Enveloped by uncertainty, Baylor football is facing the possibility of a lost season, NCAA sanctions and the program slipping back toward the losing ways that predated Art Briles’ tenure as coach.
The university board of regents began the process of firing Briles on Thursday as it released some of the findings of a scathing report that accused the coach and other university leaders of not responding or inappropriately handling allegations of sexual assault.
Kenneth Starr was also demoted from his role as university president and athletic director Ian McCaw was put on probation but the ramifications of the scandal will linger at Baylor, possibly for years.
The first task is finding a coach. On Friday, ESPN reported that the school offered defensive coordinator Phil Bennett the position of interim head coach. But there was no formal announcement planned, and leadership of the program remained in limbo.
The recent history of schools that have had coaching upheaval at this time of the year suggests Baylor, which was expected to contend for another Big 12 title, could be in for a tough go on the field.
After Ohio State dismissed coach Jim Tressel in May 2011 for lying to NCAA investigators, defensive coordinator Luke Fickell was named interim head coach and the Buckeyes went on to finish 6-7.
A scandal involving assistant coaches and agents led to Butch Davis being fired by North Carolina in July 2011 and the Tar Heels finished 7-6 under interim coach Everett Withers.
Then-Arkansas coach Bobby Petrino was fired for lying to his boss about an affair he was having with a member of the football staff after getting into a motorcycle accident in April 2012. A Razorbacks team with high hopes ended up finishing 4-8 under interim coach John L. Smith.

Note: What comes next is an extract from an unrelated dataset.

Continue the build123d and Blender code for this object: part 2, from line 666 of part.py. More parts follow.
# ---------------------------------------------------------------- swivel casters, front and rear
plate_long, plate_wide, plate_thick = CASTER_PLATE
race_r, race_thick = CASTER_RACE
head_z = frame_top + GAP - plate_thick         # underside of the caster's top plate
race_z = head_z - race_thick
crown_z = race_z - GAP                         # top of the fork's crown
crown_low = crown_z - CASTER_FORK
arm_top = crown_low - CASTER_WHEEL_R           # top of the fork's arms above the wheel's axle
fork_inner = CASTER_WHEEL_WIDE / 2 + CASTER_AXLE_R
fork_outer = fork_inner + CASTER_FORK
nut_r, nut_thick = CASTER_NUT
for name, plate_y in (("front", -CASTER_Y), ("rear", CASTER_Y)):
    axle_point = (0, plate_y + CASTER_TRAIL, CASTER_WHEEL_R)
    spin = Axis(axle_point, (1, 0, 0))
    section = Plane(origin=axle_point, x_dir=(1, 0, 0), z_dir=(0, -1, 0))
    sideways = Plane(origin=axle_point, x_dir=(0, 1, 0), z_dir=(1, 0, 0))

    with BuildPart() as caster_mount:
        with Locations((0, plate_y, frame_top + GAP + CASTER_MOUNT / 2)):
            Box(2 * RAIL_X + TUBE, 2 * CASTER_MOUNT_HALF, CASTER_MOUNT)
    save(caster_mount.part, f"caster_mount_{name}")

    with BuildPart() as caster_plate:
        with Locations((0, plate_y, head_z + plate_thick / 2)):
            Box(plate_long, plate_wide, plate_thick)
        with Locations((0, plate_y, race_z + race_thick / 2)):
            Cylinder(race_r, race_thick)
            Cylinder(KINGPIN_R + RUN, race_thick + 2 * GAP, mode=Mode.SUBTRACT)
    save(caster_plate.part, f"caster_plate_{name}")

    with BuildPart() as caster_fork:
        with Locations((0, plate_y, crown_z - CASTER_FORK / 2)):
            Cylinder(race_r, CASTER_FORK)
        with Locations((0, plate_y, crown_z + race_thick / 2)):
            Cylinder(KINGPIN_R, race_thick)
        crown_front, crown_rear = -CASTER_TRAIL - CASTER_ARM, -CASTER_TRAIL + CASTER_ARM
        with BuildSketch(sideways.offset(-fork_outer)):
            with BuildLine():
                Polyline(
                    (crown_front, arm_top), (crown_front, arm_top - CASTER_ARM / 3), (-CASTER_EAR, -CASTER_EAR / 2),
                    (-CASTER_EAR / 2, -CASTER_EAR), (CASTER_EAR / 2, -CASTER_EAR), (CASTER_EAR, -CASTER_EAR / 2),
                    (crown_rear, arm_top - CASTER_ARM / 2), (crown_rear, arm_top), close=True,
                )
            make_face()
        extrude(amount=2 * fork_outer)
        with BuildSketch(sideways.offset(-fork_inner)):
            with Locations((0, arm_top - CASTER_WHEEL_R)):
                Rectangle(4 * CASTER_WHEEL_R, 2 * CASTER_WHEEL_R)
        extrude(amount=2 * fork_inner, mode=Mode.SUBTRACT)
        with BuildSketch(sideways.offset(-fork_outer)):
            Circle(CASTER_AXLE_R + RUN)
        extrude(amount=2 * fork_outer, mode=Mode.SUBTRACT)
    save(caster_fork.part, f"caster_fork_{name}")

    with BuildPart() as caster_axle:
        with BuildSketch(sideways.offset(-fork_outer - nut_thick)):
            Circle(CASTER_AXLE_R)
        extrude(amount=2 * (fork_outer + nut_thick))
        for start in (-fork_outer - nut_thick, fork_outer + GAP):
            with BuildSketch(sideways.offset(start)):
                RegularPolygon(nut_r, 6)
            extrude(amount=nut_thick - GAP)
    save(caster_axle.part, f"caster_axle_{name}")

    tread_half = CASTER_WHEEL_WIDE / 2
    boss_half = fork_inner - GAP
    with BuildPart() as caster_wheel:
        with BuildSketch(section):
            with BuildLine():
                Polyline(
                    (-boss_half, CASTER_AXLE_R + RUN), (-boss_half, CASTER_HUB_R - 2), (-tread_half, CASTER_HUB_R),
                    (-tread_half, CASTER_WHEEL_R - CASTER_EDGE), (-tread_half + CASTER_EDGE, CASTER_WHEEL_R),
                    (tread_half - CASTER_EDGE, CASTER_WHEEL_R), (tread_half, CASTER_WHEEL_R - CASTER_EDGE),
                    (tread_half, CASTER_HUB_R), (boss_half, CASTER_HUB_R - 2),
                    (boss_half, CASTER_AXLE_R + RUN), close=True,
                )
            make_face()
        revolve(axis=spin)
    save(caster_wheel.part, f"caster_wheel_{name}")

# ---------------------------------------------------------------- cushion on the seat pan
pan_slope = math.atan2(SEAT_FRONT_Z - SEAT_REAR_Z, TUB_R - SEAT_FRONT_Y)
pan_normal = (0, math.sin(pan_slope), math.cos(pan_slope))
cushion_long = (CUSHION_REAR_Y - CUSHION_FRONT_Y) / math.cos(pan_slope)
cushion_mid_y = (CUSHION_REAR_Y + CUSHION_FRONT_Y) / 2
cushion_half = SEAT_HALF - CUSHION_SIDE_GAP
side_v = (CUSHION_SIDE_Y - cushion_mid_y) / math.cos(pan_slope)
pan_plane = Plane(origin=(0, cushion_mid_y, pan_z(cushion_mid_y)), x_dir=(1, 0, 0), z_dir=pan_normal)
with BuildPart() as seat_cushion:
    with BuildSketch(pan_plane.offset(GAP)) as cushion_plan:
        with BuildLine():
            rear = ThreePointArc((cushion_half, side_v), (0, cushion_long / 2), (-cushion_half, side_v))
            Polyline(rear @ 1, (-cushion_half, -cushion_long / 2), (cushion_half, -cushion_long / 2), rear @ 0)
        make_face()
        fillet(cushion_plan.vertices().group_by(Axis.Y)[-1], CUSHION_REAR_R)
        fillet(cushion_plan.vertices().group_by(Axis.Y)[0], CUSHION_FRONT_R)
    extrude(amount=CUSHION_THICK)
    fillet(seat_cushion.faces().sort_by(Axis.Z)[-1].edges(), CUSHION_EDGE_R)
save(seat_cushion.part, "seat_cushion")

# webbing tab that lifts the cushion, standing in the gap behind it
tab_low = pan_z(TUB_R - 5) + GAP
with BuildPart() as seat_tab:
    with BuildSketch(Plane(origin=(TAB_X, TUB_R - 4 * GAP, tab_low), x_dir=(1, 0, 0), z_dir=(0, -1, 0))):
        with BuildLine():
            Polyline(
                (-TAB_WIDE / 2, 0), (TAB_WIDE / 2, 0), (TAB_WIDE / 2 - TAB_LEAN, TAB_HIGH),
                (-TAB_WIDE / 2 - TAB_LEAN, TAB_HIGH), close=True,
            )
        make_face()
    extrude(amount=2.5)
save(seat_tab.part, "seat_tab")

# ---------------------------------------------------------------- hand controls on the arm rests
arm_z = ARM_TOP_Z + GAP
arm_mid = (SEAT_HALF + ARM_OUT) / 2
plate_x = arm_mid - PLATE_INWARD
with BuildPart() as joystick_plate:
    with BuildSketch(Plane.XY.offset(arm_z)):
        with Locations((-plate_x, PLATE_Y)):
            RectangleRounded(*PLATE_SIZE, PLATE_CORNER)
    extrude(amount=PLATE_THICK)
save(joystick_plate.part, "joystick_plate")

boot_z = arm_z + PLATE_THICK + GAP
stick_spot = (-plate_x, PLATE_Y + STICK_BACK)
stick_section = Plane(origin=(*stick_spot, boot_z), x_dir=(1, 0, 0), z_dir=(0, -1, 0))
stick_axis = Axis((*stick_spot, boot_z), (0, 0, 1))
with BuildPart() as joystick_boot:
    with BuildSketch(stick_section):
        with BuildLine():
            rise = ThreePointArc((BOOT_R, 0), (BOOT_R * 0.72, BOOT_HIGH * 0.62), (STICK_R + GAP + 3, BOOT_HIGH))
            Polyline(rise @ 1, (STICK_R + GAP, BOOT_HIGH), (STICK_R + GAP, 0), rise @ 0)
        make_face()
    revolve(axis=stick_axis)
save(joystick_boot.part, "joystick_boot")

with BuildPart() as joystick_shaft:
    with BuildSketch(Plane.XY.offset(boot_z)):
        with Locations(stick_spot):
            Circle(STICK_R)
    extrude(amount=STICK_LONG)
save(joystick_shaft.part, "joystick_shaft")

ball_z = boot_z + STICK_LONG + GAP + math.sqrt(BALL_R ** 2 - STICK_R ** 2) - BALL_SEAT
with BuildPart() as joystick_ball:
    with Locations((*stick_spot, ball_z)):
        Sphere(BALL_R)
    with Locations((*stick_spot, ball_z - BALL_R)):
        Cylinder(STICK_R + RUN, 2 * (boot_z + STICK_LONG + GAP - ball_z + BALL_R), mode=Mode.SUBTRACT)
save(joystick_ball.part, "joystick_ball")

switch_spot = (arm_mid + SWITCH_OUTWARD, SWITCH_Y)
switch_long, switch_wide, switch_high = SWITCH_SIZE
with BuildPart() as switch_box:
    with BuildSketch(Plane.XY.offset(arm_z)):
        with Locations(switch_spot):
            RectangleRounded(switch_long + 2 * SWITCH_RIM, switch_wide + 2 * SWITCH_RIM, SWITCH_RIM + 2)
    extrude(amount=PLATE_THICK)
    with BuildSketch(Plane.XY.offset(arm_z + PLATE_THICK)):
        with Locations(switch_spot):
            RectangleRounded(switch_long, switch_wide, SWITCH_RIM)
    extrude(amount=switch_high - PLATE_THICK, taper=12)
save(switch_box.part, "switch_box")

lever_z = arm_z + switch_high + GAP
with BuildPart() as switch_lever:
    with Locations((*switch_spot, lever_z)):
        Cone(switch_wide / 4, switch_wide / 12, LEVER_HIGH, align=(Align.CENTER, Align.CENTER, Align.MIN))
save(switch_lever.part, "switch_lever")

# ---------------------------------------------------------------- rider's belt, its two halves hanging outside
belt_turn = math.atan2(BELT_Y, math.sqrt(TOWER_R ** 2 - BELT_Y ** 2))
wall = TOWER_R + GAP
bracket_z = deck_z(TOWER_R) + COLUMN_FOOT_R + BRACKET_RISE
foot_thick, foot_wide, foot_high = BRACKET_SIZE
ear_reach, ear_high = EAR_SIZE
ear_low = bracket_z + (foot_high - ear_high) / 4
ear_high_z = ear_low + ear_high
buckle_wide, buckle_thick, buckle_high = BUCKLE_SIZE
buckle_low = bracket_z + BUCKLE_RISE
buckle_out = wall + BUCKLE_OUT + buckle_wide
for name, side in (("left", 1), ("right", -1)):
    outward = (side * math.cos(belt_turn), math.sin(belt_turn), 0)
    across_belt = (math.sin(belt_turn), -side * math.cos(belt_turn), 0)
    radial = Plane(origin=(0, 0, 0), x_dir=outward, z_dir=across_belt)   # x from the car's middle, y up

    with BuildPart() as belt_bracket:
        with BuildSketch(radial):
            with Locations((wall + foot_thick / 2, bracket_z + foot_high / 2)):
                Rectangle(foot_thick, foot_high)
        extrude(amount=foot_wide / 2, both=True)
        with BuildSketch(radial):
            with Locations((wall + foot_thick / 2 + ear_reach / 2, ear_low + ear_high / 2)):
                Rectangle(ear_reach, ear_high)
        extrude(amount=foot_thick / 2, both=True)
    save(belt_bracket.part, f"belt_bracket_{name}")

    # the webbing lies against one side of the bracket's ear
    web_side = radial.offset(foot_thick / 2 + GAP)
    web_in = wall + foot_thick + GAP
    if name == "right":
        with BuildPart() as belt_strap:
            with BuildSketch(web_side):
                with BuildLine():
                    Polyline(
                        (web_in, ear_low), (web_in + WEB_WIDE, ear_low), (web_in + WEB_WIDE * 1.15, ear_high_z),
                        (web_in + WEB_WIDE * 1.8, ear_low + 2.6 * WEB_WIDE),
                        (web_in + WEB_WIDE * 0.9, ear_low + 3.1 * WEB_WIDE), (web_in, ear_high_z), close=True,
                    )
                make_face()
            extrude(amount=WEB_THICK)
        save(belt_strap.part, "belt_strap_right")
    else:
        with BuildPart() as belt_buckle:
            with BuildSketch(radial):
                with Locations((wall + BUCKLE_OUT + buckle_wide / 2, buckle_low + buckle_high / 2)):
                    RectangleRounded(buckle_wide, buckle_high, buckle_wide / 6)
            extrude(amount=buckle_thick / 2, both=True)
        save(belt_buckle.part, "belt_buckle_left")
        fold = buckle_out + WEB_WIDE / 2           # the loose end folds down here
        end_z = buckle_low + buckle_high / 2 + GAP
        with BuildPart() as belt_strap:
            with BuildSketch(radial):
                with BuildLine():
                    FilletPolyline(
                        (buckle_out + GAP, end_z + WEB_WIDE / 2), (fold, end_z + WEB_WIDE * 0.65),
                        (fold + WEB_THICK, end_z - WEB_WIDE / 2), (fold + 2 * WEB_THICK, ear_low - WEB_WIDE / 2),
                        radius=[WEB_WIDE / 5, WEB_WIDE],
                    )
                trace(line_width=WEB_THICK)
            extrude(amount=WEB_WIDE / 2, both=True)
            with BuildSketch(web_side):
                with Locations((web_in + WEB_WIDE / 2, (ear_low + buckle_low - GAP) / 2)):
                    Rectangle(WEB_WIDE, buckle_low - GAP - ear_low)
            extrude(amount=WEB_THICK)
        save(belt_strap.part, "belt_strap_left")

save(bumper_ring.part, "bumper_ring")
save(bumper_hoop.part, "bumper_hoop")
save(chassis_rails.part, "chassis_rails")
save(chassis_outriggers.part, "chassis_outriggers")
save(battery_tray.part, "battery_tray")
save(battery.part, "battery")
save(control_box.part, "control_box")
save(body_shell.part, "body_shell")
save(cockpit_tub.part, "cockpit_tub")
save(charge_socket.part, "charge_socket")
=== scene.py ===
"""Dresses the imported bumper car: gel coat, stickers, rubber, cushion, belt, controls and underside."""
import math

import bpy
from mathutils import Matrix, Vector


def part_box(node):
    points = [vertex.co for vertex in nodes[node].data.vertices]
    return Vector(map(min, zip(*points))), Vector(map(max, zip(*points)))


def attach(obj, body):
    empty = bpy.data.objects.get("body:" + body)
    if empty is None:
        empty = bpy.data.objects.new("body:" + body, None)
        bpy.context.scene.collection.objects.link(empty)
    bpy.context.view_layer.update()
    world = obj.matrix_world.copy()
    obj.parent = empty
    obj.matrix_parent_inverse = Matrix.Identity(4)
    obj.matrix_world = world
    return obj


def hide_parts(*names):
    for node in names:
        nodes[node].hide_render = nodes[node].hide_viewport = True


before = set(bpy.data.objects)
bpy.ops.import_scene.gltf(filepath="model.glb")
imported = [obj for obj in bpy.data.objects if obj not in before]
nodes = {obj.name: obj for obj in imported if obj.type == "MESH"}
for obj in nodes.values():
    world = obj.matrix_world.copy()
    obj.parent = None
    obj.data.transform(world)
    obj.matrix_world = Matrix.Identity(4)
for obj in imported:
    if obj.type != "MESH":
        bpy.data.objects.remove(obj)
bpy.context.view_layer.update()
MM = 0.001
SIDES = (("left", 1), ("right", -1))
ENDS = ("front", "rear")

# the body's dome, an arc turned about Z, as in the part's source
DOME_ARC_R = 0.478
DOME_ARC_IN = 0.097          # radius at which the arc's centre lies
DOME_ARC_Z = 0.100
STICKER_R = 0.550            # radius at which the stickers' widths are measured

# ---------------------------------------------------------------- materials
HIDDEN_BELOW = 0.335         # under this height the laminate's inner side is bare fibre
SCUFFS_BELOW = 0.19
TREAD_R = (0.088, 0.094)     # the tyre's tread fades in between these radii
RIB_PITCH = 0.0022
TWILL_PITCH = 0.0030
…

Bill Carr of CarrSports Consulting, a firm that works with schools on coaching searches, said Baylor is best to take a short-term approach for the 2016 season.
“Baylor was unlikely to find a long-term remedy in the next 30 days,” said Carr, the former athletic director at the University of Houston and the University of Florida.

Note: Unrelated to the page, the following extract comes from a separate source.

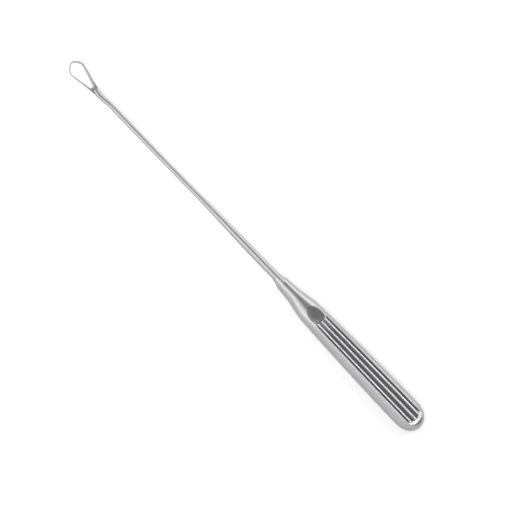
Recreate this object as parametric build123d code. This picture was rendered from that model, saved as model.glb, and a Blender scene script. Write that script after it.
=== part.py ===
from build123d import *
import os
from math import atan, cos, degrees, pi, radians, sin, sqrt, tan

# Uterine curette with an open loop and a hollow fluted handle, in millimetres.
# It is modelled along X: the shank's axis is the X axis, the handle's nose is at x = 0,
# the loop lies towards -X and the butt towards +X, and the front face looks along +Z.
# At the end both pieces are laid down on the flat rim of the handle's back.

# Loop blade, measured along its own plane
loop_radius = 4.95           # outside radius of the wide end
tip_projection = 0.75        # how far the blunt point stands out beyond that radius
tip_radius = 2.6
blade_length = 24.0          # from the tip to where the shank's bend begins
opening_length = 18.4        # from the tip to the far end of the opening
leg_width = 1.1
blade_height = 1.8
leg_end_half_width = 1.0     # the legs run on into the shank and narrow to this inside it
leg_end_overlap = 1.0        # past the start of the bend
crotch_radius = 1.2
edge_land = 0.3              # width left at the front by the ground bevel
bevel_height = 1.2
back_round = 0.5             # rounding of the outer back edge
front_round = 0.1            # rounding of the outer front edge
loop_tilt = 10.5             # degrees that the loop is set up towards the front

# Shank
bend_length = 9.0            # stretch in which the shank bends up and is forged to the oval fork
fork_width = 3.45
fork_height = 2.5
fork_end_height = 1.6        # where the fork ends, sunk between the legs
slender_diameter = 2.95
slender_length = 65.6
taper_length = 45.0
root_diameter = 4.55
root_length = 21.5           # parallel stretch in front of the handle
side_set = 0.45              # how far the soft shank has been set over to one side
side_set_start = 39.5        # from the nose to where that begins
side_set_length = 68.0
loop_side_set = 0.9          # how much further the bend sets the loop over to that side
tang_length = 26.0           # stretch that is brazed inside the handle
tang_chamfer = 0.5
braze_gap = 0.02

# Nose and neck of the handle
collar_lip = 0.12            # wall of the collar where the shank comes out
collar_length = 5.1
collar_dish = 0.16           # hollow of the collar's flare
neck_front_diameter = 7.6
neck_back_diameter = 8.7
neck_length = 8.8
flare_length = 11.3
flare_ease = 1.6             # half length of the soft bends at both ends of the flare

# Grip and butt
shoulder_width = 13.45
shoulder_thickness = 9.2
deepening_length = 11.8      # behind the shoulder, where the grip deepens under the thumb rest
deep_thickness = 11.4        # across the crowns of the uncut grip, where that ends
butt_width = 17.3
butt_thickness = 13.0
grip_length = 79.5
grip_swell = 1.7             # exponent of the swelling in width: 1 would be a straight taper
butt_length = 10.8           # length of the rounded end, seen from the front
butt_side_length = 5.0       # and the length in which it rounds off, seen from the side
sheet_thickness = 1.0
hollow_start = 16.0          # the nose in front of this is drawn down tight on the tang

# Flat on the front and the back, with a sunk panel of ribs
flat_width_share = 0.575     # width of the flat as a share of the grip's width
rib_count = 3
rib_pitch_share = 0.187      # rib spacing as a share of the grip's width
rib_crest_radius = 0.4
rib_drop = 0.2               # how far the crests lie below the flat
flute_depth = 0.9            # below the crests
outer_flute_radius = 0.5
panel_start = 35.1           # from the nose to where the flutes begin
panel_start_slope = 20.0     # degrees that they run in
panel_end_setback = 8.5      # from the butt's end to the centre of the panel's round end
panel_end_radius = 4.2       # at the floor of the flutes
panel_end_slope = 39.0       # degrees that the end wall rises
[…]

Retaining Bennett and other Briles assistants could be seen as a curious choice. The law firm Pepper Hamilton, in its report on Baylor’s handling of sexual assault allegations, stated football staff members other than Briles were involved in inappropriate investigations and withholding information from the university.
But trying to bring in an entirely new staff into such a volatile situation at this time of the year would be an almost impossible task.

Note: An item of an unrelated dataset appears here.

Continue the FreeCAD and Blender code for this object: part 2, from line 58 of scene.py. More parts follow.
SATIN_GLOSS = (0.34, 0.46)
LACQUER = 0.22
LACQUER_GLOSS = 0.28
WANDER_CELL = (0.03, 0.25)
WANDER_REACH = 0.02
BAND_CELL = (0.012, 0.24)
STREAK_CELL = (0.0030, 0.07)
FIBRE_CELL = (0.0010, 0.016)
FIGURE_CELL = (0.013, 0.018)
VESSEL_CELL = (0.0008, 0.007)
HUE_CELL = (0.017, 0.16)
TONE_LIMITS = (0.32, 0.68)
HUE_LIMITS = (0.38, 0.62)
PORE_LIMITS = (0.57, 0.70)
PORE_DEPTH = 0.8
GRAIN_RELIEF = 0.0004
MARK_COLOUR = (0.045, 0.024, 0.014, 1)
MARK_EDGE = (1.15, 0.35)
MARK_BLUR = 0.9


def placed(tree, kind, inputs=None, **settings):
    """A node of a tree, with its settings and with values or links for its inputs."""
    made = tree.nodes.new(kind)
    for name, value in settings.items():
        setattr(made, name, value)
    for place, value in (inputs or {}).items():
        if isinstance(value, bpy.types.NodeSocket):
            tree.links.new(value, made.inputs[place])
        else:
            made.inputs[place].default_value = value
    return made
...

“Extraordinarily difficult situation,” Carr said.
While it is conceivable Bennett could do well enough to earn the head coaching job permanently, it’s more likely Baylor will re-enter the market in November or December when more candidates are available, the school leadership has been replaced and more of the fallout from the scandal is known. That could include NCAA involvement, but there are none of the association’s bylaws that seem to fit this case.
“I think at this point in time, I’m not seeing any outward NCAA violations,” said David Ridpath, a professor at Ohio University with experience in NCAA compliance.
Ridpath said the NCAA might be able to deem players received extra benefits in the form of special treatment by the athletic department or law enforcement. However, Ridpath said he can’t recall a similar past NCAA investigation.
The NCAA sanctioned Penn State after the Jerry Sandusky sex-abuse scandal, but in a way that was unprecedented and far removed from its usual procedures. The NCAA eventually rolled back massive sanctions against Penn State, reducing a four-year bowl ban to two years and restoring dozens of scholarships that were docked.
“My initial guess is the NCAA won’t get involved because of Penn State, because that turned out to be such an issue for them,” Ridpath said. “I think most everyone agrees that they shouldn’t have gotten involved — at least not to the extent that they did — by exercising executive authority.”
Even if Baylor avoids NCAA sanctions, turmoil and uncertainty are obstacles on the recruiting trail. The coaching turnover alone will put the Bears at a serious disadvantage against its competitors this year.
Before Briles took over in 2008, Baylor had languished through 12 losing seasons in the Big 12 as a small-town private school that couldn’t come close to Texas and Oklahoma. Under Briles, Baylor upgraded facilities, recruited more talented players and re-energized the fans. But the days of routinely reaching double-digit victories — four times in the last five seasons — could be coming to an end in Waco, Texas.